§ Task goal: Start at the line containing "channel_body()" and stop at the line containing "obj.parent = None"; copy those lines exactly, both ends included, and no others.
= = = = =
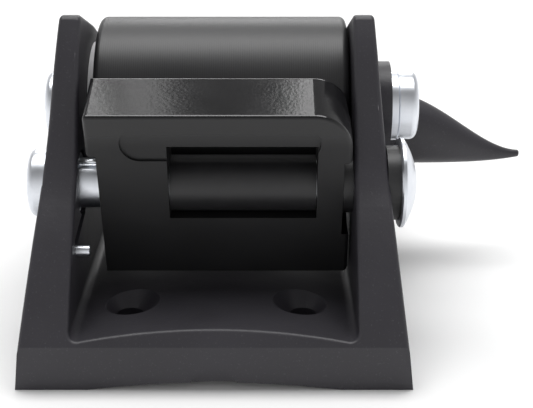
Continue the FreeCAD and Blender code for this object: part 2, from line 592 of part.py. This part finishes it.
def return_spring():
    """A torsion spring: a leg in the groove to the anchor pin, the coil, and a leg along X into the lever."""
    radius, wire, pitch = number("dims.coil_radius"), number("dims.wire"), number("dims.coil_pitch")
    leg_start, leg_end = leg_points()
    first = math.atan2(leg_start.z, leg_start.y)
    turns = 1 + (math.radians(HOOK_ANGLE) - first) / math.tau
    end_x = -number("dims.coil_end")
    start_x = end_x - turns * pitch
    coil = Part.makeHelix(pitch, turns * pitch, radius)
    coil.rotate(FreeCAD.Vector(), FreeCAD.Vector(0, 0, 1), math.degrees(first))
    # the helix rises along Z from its X axis: turn Z onto X, X onto Y and Y onto Z
    coil.Placement = FreeCAD.Placement(FreeCAD.Vector(start_x, 0, 0), FreeCAD.Rotation(
        FreeCAD.Vector(0, 1, 0), FreeCAD.Vector(0, 0, 1), FreeCAD.Vector(1, 0, 0), "ZXY")) * coil.Placement
    along_x_start = FreeCAD.Vector(start_x, 0, 0)
    coil_start, coil_end = coil_point(first, start_x), coil_point(math.radians(HOOK_ANGLE), end_x)
    in_lever = FreeCAD.Vector(number("dims.hook_depth - dims.spring_relief_face"), coil_end.y, coil_end.z)
    heading = FreeCAD.Vector(0, -math.sin(first), math.cos(first))
    circle = Part.Wire([Part.makeCircle(wire / 2, coil_start, heading)])
    wound = Part.Wire(coil.Edges).makePipeShell([circle], True, True)
    legs = [rod(leg_end + along_x_start, coil_start, wire), rod(coil_end, in_lever, wire)]
    bends = [Part.makeSphere(wire / 2, point) for point in (coil_start, coil_end)]
    feature = doc.addObject("Part::Feature", "return_spring")
    feature.Label = "return_spring"
    solid = wound
    for piece in bends + legs:
        solid = solid.fuse(piece)
    if len(solid.Solids) != 1 or solid.BoundBox.XMax < in_lever.x - wire:
        raise RuntimeError("the spring's legs are not joined to its coil")
    feature.Shape = solid
    feature.Placement = FreeCAD.Placement(FreeCAD.Vector(0, number(PIVOT[0]), number(PIVOT[1])),
                                          FreeCAD.Rotation())
    nodes.append(feature)


# ---------------------------------------------------------------- horn
def horn_section(share):
    """Top, underside and thickness of the horn at a share of its reach: the top falls in an S."""
    start = share ** HORN_DELAY
    fall = start * start * (3 - 2 * start)
    root, tip = number("dims.horn_root_top"), number("dims.horn_tip_top")
    top = root + (tip - root) * fall
    bottom = number("dims.horn_under") + number("dims.horn_under_rise") * share ** HORN_UPTURN
    breadth = number("dims.horn_root_breadth") + number("dims.horn_breadth_gain") * share
    return top, bottom, (top - bottom) * breadth


def cleat_horn():
    """The belaying horn: a lug seated on the axle boss, with a curved horn that tapers to its tip."""
    body = new_body("cleat_horn", MOUTH)
    seat = "dims.axle_seat_face"
    lug_shapes(body, "Pad", seat, "dims.flange", "0")
    sections = []
    reach, seat_x = number("dims.horn_reach"), number(f"{seat} + dims.flange / 2")
    for station in range(HORN_STATIONS):
        share = station / (HORN_STATIONS - 1)
        top, bottom, thickness = horn_section(share)
        section = new_sketch(body, "YZ", str(seat_x + share * reach))
        centre = FreeCAD.Vector(number("dims.horn_back"), (top + bottom) / 2, 0)
        tall, wide = FreeCAD.Vector(0, (top - bottom) / 2, 0), FreeCAD.Vector(thickness / 2, 0, 0)
        section.addGeometry(Part.Ellipse(centre + tall, centre + wide, centre), False)
        sections.append(section)
    loft = body.newObject("PartDesign::AdditiveLoft", "horn_loft")
    loft.Profile = sections[0]
    loft.Sections = sections[1:]
    doc.recompute()
    tip = seat_x + reach

    def tip_rim(edge, middle, normals):
        return middle.x > tip - 0.01
    round_edges(body, "dims.horn_tip_round", tip_rim)
    holes = new_sketch(body, "YZ", seat)
    add_circle(holes, "dims.axle_back", "dims.axle_up", "dims.axle_pin + dims.pin_play")
    add_circle(holes, "dims.screw_back", "dims.screw_up", "dims.screw + dims.screw_room")
    extrude(body, "Pocket", holes, "dims.base_width", both_ways=True)


def horn_screw():
    """A cap screw with a hexagon socket and, under it, a washer."""
    seat = "dims.axle_seat_face + dims.flange"
    head, shank, rim = f"{seat} + dims.screw_washer", "dims.screw / 2 - dims.press_gap", "dims.screw_head / 2"
    end, crown = f"{seat} - dims.screw_length", f"{head} + dims.screw_head_length"
    bevel = "dims.screw_bevel"
    ring("horn_screw_washer", SCREW, f"{seat} + dims.press_gap", head, "dims.screw + dims.screw_room",
         "dims.screw_head")
    body = turned(
        "horn_screw", SCREW, (end, "0"), (end, f"{shank} - {bevel}"),
        (f"{end} + {bevel}", shank), (head, shank),
        (head, rim), (f"{crown} - {bevel}", rim), (crown, f"{rim} - {bevel}"), (crown, "0"),
    )
    socket = new_sketch(body, "YZ", crown)
    corners = []
    for corner in range(6):
        angle = math.radians(60 * corner + 30)
        corners.append((f"dims.hex_key * {math.cos(angle) / math.sqrt(3):.5f}",
                        f"dims.hex_key * {math.sin(angle) / math.sqrt(3):.5f}"))
    add_outline(socket, *corners)
    extrude(body, "Pocket", socket, "dims.hex_key_depth")


channel_body()
jam_lever()
roller()
roller_bush("roller_bush_right", "dims.roller_right", 1)
roller_bush("roller_bush_left", "-dims.roller_left", -1)
pins_and_washers()
return_spring()
cleat_horn()
horn_screw()


def save(bodies):
    """Checks every object and writes each node's solid."""
    doc.recompute()
    broken = [item.Name for item in doc.Objects if {"Invalid", "Error"} & set(item.State)]
    if broken:
        raise RuntimeError(f"failed objects: {broken}")
    os.makedirs("parts", exist_ok=True)
    for body in bodies:
        shape = body.Shape
        if shape.isNull() or not shape.isValid():
            raise RuntimeError(f"{body.Label} has no valid shape")
        shape.exportStep(f"parts/{body.Label}.step")
        box = shape.BoundBox
        print(f"{body.Label}: {len(shape.Solids)} solid, {shape.Volume:.0f} mm3, "
              f"{box.XLength:.1f} x {box.YLength:.1f} x {box.ZLength:.1f}")


save(nodes)
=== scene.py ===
import json
import math

import bmesh
import bpy
from mathutils import Matrix, Vector


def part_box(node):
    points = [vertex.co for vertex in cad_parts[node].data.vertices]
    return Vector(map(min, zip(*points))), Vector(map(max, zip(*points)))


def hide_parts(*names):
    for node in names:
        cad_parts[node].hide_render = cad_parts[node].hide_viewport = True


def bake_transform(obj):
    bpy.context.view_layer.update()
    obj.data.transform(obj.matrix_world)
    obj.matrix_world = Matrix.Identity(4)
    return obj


MM = 0.001
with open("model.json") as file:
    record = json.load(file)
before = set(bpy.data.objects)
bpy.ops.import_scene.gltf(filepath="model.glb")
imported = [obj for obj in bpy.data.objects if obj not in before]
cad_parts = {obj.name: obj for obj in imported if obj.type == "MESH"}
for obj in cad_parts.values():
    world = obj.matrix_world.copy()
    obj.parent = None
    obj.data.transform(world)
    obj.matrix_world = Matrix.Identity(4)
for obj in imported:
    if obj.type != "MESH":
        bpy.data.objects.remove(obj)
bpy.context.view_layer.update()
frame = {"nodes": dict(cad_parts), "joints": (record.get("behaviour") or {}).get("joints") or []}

# ---------------------------------------------------------------- places read from the frame
JOINTS = {joint["name"]: joint for joint in frame["joints"]}
PIVOT = Vector(JOINTS["lever_pivot"]["pos_m"])
AXLE = Vector(JOINTS["roller_spin"]["pos_m"])
MOUTH_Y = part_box("channel_body")[0].y

# ---------------------------------------------------------------- the spring's own sizes
SPRING_WIRE, COIL_RADIUS, COIL_PITCH = 1.0 * MM, 5.8 * MM, 1.1 * MM
# the end of the lower leg, on top of the anchor pin, measured from the pivot
LEG_END = Vector((0, -12.0, -7.9)) * MM
HOOK_ANGLE = math.radians(115)
COIL_STEPS, BEND_STEPS, WIRE_SIDES = 96, 6, 16
HOOK_BEND = 1.0 * MM

# ---------------------------------------------------------------- view
VIEW_ELEVATION = math.radians(22)
VIEW_DISTANCE = 0.235
VIEW_TARGET = Vector((9.87 * MM, MOUTH_Y + 28.1 * MM, 26.4 * MM))
LENS, SENSOR = 78.5, 36
NEAR_LIMIT = 0.01

# ---------------------------------------------------------------- room
HORIZON_GLOW, ZENITH_GLOW = 1.0, 0.05
FLOOR_HALF_SIZE = 3
LIT_POINT = (0, 0, 30 * MM)
OVERHEAD_PLACE, OVERHEAD_SIZE, OVERHEAD_POWER = (0, 0.6, 2.85), (3.0, 1.5), 85
BACK_PLACE, BACK_SIZE, BACK_POWER = (0, 1.2, 0.62), (0.8, 0.2), 3
STRIP_BACK, STRIP_UP, STRIP_LENGTH = 0.42, 0.6, 0.15
# each strip light's name, place along X, width and power
STRIPS = (("far_left_strip", -0.133, 0.018, 0.05), ("left_strip", -0.085, 0.03, 0.03),
          ("right_strip", 0.045, 0.024, 0.06))

# ---------------------------------------------------------------- surface grain
PEEL_SCALE, GRAIN_SCALE = 1500, 3000
FINE_DEPTH, PEEL_DEPTH = 0.02 * MM, 0.05 * MM
# how far the lever's top leans towards the mouth, as a direction square to the thumb pad
PAD_NORMAL = (0, -0.29, 0.957)
PAD_FADE_LOW, PAD_FADE_HIGH = -6.5 * MM, -1.2 * MM


# ---------------------------------------------------------------- shader maths
class Wire:
    """A shader value that arithmetic can be written with: each operator adds one Math node."""

    def __init__(self, recipe, socket):
        self.recipe, self.socket = recipe, socket

    def maths(self, operation, *others):
        node = self.recipe.node("ShaderNodeMath", {"operation": operation},
                                dict(enumerate((self, *others))))
        return Wire(self.recipe, node.outputs[0])

    def __add__(self, other):
        return self.maths("ADD", other)

    def __sub__(self, other):
        return self.maths("SUBTRACT", other)

    def __mul__(self, other):
        return self.maths("MULTIPLY", other)

    def __rsub__(self, other):
        node = self.recipe.node("ShaderNodeMath", {"operation": "SUBTRACT"}, {0: other, 1: self})
        return Wire(self.recipe, node.outputs[0])

    __radd__, __rmul__ = __add__, __mul__

    def ramp(self, low, high):
        """0 below low, 1 above high and smooth between."""
        node = self.recipe.node("ShaderNodeMapRange", {"interpolation_type": "SMOOTHSTEP"},
                                {"Value": self, "From Min": low, "From Max": high})
        return Wire(self.recipe, node.outputs[0])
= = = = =
§ Result for this task:
channel_body()
jam_lever()
roller()
roller_bush("roller_bush_right", "dims.roller_right", 1)
roller_bush("roller_bush_left", "-dims.roller_left", -1)
pins_and_washers()
return_spring()
cleat_horn()
horn_screw()


def save(bodies):
    """Checks every object and writes each node's solid."""
    doc.recompute()
    broken = [item.Name for item in doc.Objects if {"Invalid", "Error"} & set(item.State)]
    if broken:
        raise RuntimeError(f"failed objects: {broken}")
    os.makedirs("parts", exist_ok=True)
    for body in bodies:
        shape = body.Shape
        if shape.isNull() or not shape.isValid():
            raise RuntimeError(f"{body.Label} has no valid shape")
        shape.exportStep(f"parts/{body.Label}.step")
        box = shape.BoundBox
        print(f"{body.Label}: {len(shape.Solids)} solid, {shape.Volume:.0f} mm3, "
              f"{box.XLength:.1f} x {box.YLength:.1f} x {box.ZLength:.1f}")


save(nodes)
=== scene.py ===
import json
import math

import bmesh
import bpy
from mathutils import Matrix, Vector


def part_box(node):
    points = [vertex.co for vertex in cad_parts[node].data.vertices]
    return Vector(map(min, zip(*points))), Vector(map(max, zip(*points)))


def hide_parts(*names):
    for node in names:
        cad_parts[node].hide_render = cad_parts[node].hide_viewport = True


def bake_transform(obj):
    bpy.context.view_layer.update()
    obj.data.transform(obj.matrix_world)
    obj.matrix_world = Matrix.Identity(4)
    return obj


MM = 0.001
with open("model.json") as file:
    record = json.load(file)
before = set(bpy.data.objects)
bpy.ops.import_scene.gltf(filepath="model.glb")
imported = [obj for obj in bpy.data.objects if obj not in before]
cad_parts = {obj.name: obj for obj in imported if obj.type == "MESH"}
for obj in cad_parts.values():
    world = obj.matrix_world.copy()
    obj.parent = None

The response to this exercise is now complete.